Here is a wonderful illustration by Seeyourwords.com that bring her ideas full circle.
Transforming our empathy into compassion in ourselves is the first step of extending that out into the world. Mindfulness is a state of being aware, being present. In the age of distraction and relentless flows of information, this state of awareness needs to be cultivated through the practice of meditation. Going back to Tania Singer's work on compassion, she studied Buddhist monks - renowned for being experts in "pro-social" meditation and compassion.
When exposed to videos of people suffering, fMRI scans demonstrated that non-meditators would trigger the brain areas associated with unpleasant feelings of sadness and pain. The monks, who have trained for thousands of hours in compassion meditation practices show heightened activity in areas that are important to care, nurturing and positive social affiliation.

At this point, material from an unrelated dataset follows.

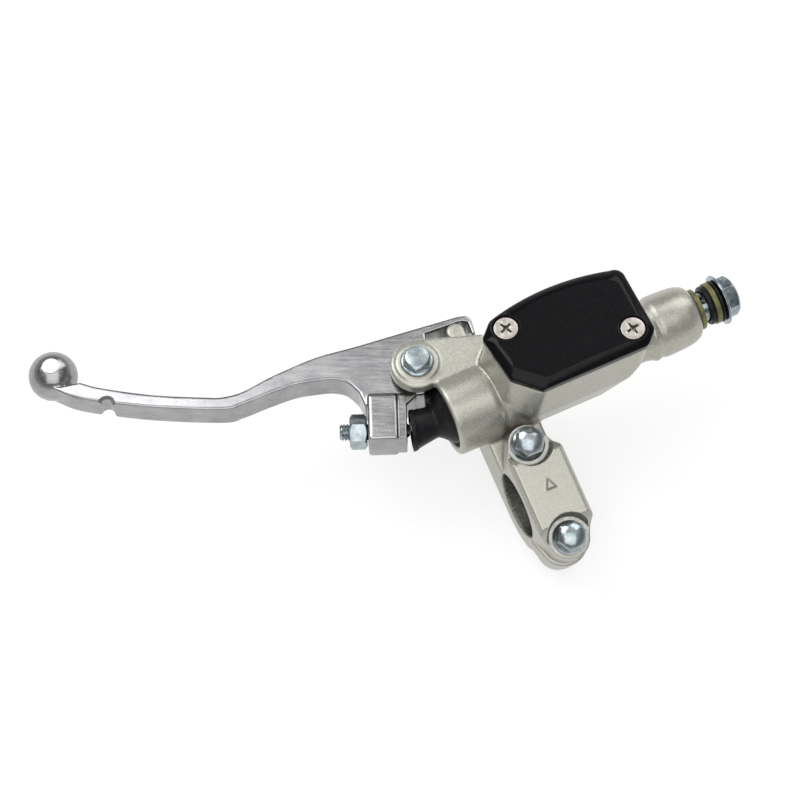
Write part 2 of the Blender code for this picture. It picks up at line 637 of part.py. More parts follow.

In metta meditation, we generate loving kindness toward ourselves and expand it outwards to people we love, to people who we are ambivalent towards, and even to people we don't like. Through this training we extend it ultimately toward all beings everywhere without distinction. Building that muscle could be the most important thing we ever do.
“We need the gentleness and the strength of compassion.
The more lucid we are about the world, the more we accept seeing it as it really is, the easier it is to accept that we cannot face all the suffering that is encountered in the course of our lives unless we have this strength and this gentleness.”